POUR TRUMP : AUCUNE RÈGLE, TOTALE IMMUNITÉ. La présidence de Donald Trump a totalement déconstruit ce modèle de coopération dynamique entre les pouvoirs élus, essentiellement en désactivant préventivement tous les mécanismes de contrôle qui peuvent s’exercer sur l’exécutif et en faisant de l’élection le seul mode de contrôle de constitutionnalité acceptable. La productivité du Congrès se trouve en conséquence à son étiage puisque l’essentiel des réformes passe par le déploiement de la présidence administrative, le décret présidentiel étant devenu la procédure de référence en matière d’immigration, d’environnement ou de droit du travail ; le Congrès ayant refusé au président les crédits nécessaires à l’érection d’un mur à la frontière avec le Mexique, le chef des armées puise dans les crédits du Pentagone pour en lancer la construction.
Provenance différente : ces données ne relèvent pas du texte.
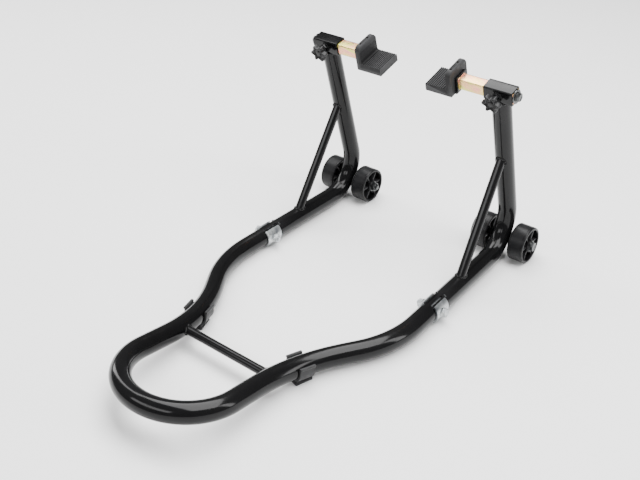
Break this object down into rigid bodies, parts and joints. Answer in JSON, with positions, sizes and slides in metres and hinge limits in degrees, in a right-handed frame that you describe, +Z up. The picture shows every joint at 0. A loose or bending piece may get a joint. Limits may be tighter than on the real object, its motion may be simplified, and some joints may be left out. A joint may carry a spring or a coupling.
{
  "type": "paddock stand",
  "caption": "Rear motorcycle paddock stand: low U tube handle, two wheeled legs, and rubber-lined L pads on sliding square tubes clamped by knobs.",
  "frame": {"origin": "on the floor under the middle of the stand's outline", "axes": "+Z up, +Y from the handle towards the wheels, X across the stand, which is its symmetry axis"},
  "size_m": [0.4544, 0.7579, 0.3691],
  "materials": {
    "black_paint": "gloss",
    "silver_zinc": "satin",
    "yellow_zinc": "satin",
    "pad_rubber": "matt",
    "foot_rubber": "matt",
    "wheel_plastic": "satin",
    "knob_plastic": "satin"
  },
  "bodies": {
    "frame": {"handle_bar": "black_paint", "handle_crossbar": "black_paint", "foot_saddle_right": "foot_rubber", "foot_saddle_left": "foot_rubber", "joint_spigot_right": "silver_zinc", "joint_spigot_left": "silver_zinc", "joint_saddle_right_outer": "silver_zinc", "joint_saddle_left_outer": "silver_zinc", "joint_saddle_right_inner": "silver_zinc", "joint_saddle_left_inner": "silver_zinc", "joint_bolt_right": "silver_zinc", "joint_bolt_left": "silver_zinc", "joint_nut_right": "silver_zinc", "joint_nut_left": "silver_zinc", "side_leg_right": "black_paint", "side_leg_left": "black_paint", "leg_brace_right": "black_paint", "leg_brace_left": "black_paint", "axle_boss_right": "black_paint", "axle_boss_left": "black_paint", "axle_washer_right_outer": "silver_zinc", "axle_washer_left_outer": "silver_zinc", "axle_washer_right_inner": "silver_zinc", "axle_washer_left_inner": "silver_zinc", "axle_bolt_right": "silver_zinc", "axle_bolt_left": "silver_zinc", "axle_nut_right": "silver_zinc", "axle_nut_left": "silver_zinc", "head_sleeve_right": "black_paint", "head_sleeve_left": "black_paint", "knob_boss_right": "black_paint", "knob_boss_left": "black_paint"},
    "right_outer_wheel": {"wheel_right_outer": "wheel_plastic", "wheel_bush_right_outer": "silver_zinc"},
    "right_inner_wheel": {"wheel_right_inner": "wheel_plastic", "wheel_bush_right_inner": "silver_zinc"},
    "right_pad": {"slide_tube_right": "yellow_zinc", "slide_plug_right": "silver_zinc", "stop_washer_right": "silver_zinc", "stop_bolt_right": "silver_zinc", "pad_plate_right": "black_paint", "pad_rubber_right": "pad_rubber"},
    "right_knob_stud": {"knob_stud_right": "silver_zinc"},
    "right_knob": {"knob_right": "knob_plastic"},
    "left_outer_wheel": {"wheel_left_outer": "wheel_plastic", "wheel_bush_left_outer": "silver_zinc"},
    "left_inner_wheel": {"wheel_left_inner": "wheel_plastic", "wheel_bush_left_inner": "silver_zinc"},
    "left_pad": {"slide_tube_left": "yellow_zinc", "slide_plug_left": "silver_zinc", "stop_washer_left": "silver_zinc", "stop_bolt_left": "silver_zinc", "pad_plate_left": "black_paint", "pad_rubber_left": "pad_rubber"},
    "left_knob_stud": {"knob_stud_left": "silver_zinc"},
    "left_knob": {"knob_left": "knob_plastic"}
  },
  "joints": [
    {"name": "right_outer_wheel_spin", "type": "hinge", "parent": "frame", "child": "right_outer_wheel", "pos_m": [0.2056, 0.346, 0.033], "axis": [1, 0, 0], "continuous": true},
    {"name": "right_inner_wheel_spin", "type": "hinge", "parent": "frame", "child": "right_inner_wheel", "pos_m": [0.1324, 0.346, 0.033], "axis": [1, 0, 0], "continuous": true},
    {"name": "right_pad_slide", "type": "slide", "parent": "frame", "child": "right_pad", "axis": [1, 0, 0], "range_m": [0, 0.044]},
    {"name": "right_knob_travel", "type": "slide", "parent": "frame", "child": "right_knob_stud", "axis": [0, -0.9604, -0.2785], "range_m": [0, 0.0036]},
    {"name": "right_knob_turn", "type": "hinge", "parent": "right_knob_stud", "child": "right_knob", "pos_m": [0.17124, 0.2745, 0.33552], "axis": [0, -0.9604, -0.2785], "range_deg": [0, 1036.8]},
    {"name": "left_outer_wheel_spin", "type": "hinge", "parent": "frame", "child": "left_outer_wheel", "pos_m": [-0.2056, 0.346, 0.033], "axis": [1, 0, 0], "continuous": true},
    {"name": "left_inner_wheel_spin", "type": "hinge", "parent": "frame", "child": "left_inner_wheel", "pos_m": [-0.1324, 0.346, 0.033], "axis": [1, 0, 0], "continuous": true},
    {"name": "left_pad_slide", "type": "slide", "parent": "frame", "child": "left_pad", "axis": [-1, 0, 0], "range_m": [0, 0.044]},
    {"name": "left_knob_travel", "type": "slide", "parent": "frame", "child": "left_knob_stud", "axis": [0, -0.9604, -0.2785], "range_m": [0, 0.0036]},
    {"name": "left_knob_turn", "type": "hinge", "parent": "left_knob_stud", "child": "left_knob", "pos_m": [-0.17124, 0.2745, 0.33552], "axis": [0, -0.9604, -0.2785], "range_deg": [0, 1036.8]}
  ],
  "couplings": [
    {"joint": "right_knob_turn", "follows": "right_knob_travel", "rad_per_m": 5026.5},
    {"joint": "left_knob_turn", "follows": "left_knob_travel", "rad_per_m": 5026.5}
  ]
}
La décision, en juin 2019, de stopper à la toute dernière minute des frappes militaires sur l’iran après que la République islamique avait abattu un drone américain témoigne aussi du peu de cas que le président fait des protocoles de décision militaire, laissant dans l’ignorance son conseiller à la sécurité nationale, son ministre de la Défense et le vice-président, dans un moment fondateur pour la crédibilité de la diplomatie américaine. Plus généralement, le président Trump ne se considère astreint à aucune règle et ses conseillers juridiques déploient sur plusieurs fronts la même rhétorique selon laquelle un président en exercice jouirait d’une totale immunité en matière criminelle, poussant en quelque sorte à l’extrême le vieil adage nixonien qui veut que « si le président le fait, cela signifie que ce n’est pas illégal ». Cette immunité est encore mise à l’épreuve à la suite des révélations, en septembre 2019, d’un lanceur d’alerte selon lesquelles le président Trump, lors d’une conversation avec le président ukrainien, aurait conditionné le soutien des états-Unis au lancement par l’Ukraine d’une enquête sur le fils de Joe Biden, un possible concurrent en 2020. aussi graves soient ces accusations, et le dossier à charge s’est alourdi au fur et à mesure, les démocrates n’ont lancé une procédure de destitution (impeachment) qu’à reculons, contraints et forcés, et surtout parfaitement conscients de l’extrême risque qu’elle représentait. Pas un élu républicain d’envergure ne s’est clairement désolidarisé du président, au moins publiquement.


LES ÉLUS RÉPUBLICAINS ENTIÈREMENT SOUMIS. L’explication de cette passivité et du sentiment d’impunité qu’elle génère dans l’exécutif américain est simple : les élus républicains au Congrès sont entièrement soumis – certains diraient pris en otage – par la présidence. Le socle électoral du parti de l’éléphant est, en effet, composé d’admirateurs inconditionnels du président qui, bien que ne constituant pas la majorité du vote républicain, sont absolument incontournables dans la majorité des Etats lors des élections primaires et dont il est difficile de se passer lors des élections générales. Par conséquent, les élus modérés critiques de Donald Trump ont le choix entre la retraite et la défaite. A cela, il faut ajouter que, dans plusieurs domaines, l’immigration, la fiscalité, les questions religieuses, la politique menée par le président convient à une majorité de l’électorat conservateur qui souhaiterait simplement la voir mise en oeuvre sans les excès et les débordements polémiques. C’est donc la forme qui pêche plus que le fond. enfin, trois ans après la défaite humiliante de Hillary Clinton, le Parti démocrate, malgré quelques victoires symboliques lors des élections de mi-mandat de 2018, reste un parti en crise permanente, pour le moment incapable de proposer un autre modèle de société ou une stratégie électorale sur le long terme qui articule élections législatives et présidentielles.

Donald Trump a-t-il d’ores et déjà transformé en profondeur le paysage politique américain de manière irréversible ? il est beaucoup trop tôt pour le dire car l’on connaît la résilience des institutions américaines. On notera, cependant, que tous les épisodes précédents de crise constitutionnelle se sont déroulés dans un cadre partisan très structuré où démocrates et républicains offraient un cadre idéologique et organisationnel qui rendait plus aisée la navigation dans un espace constitutionnel mal cartographié. N’oublions pas, enfin, que Donald Trump n’est pas l’architecte de cette mutation : il a « simplement » eu le génie d’en percevoir les symptômes et les failles pour entrer – subrepticement – à la Maison Blanche dans les décombres d’un système partisan épuisé. L’avenir du système politique américain ne se joue ni au 1600 Pennsylvania avenue ni dans les méandres et silences de la Constitution, mais dans la capacité de deux grands partis politiques à se refonder.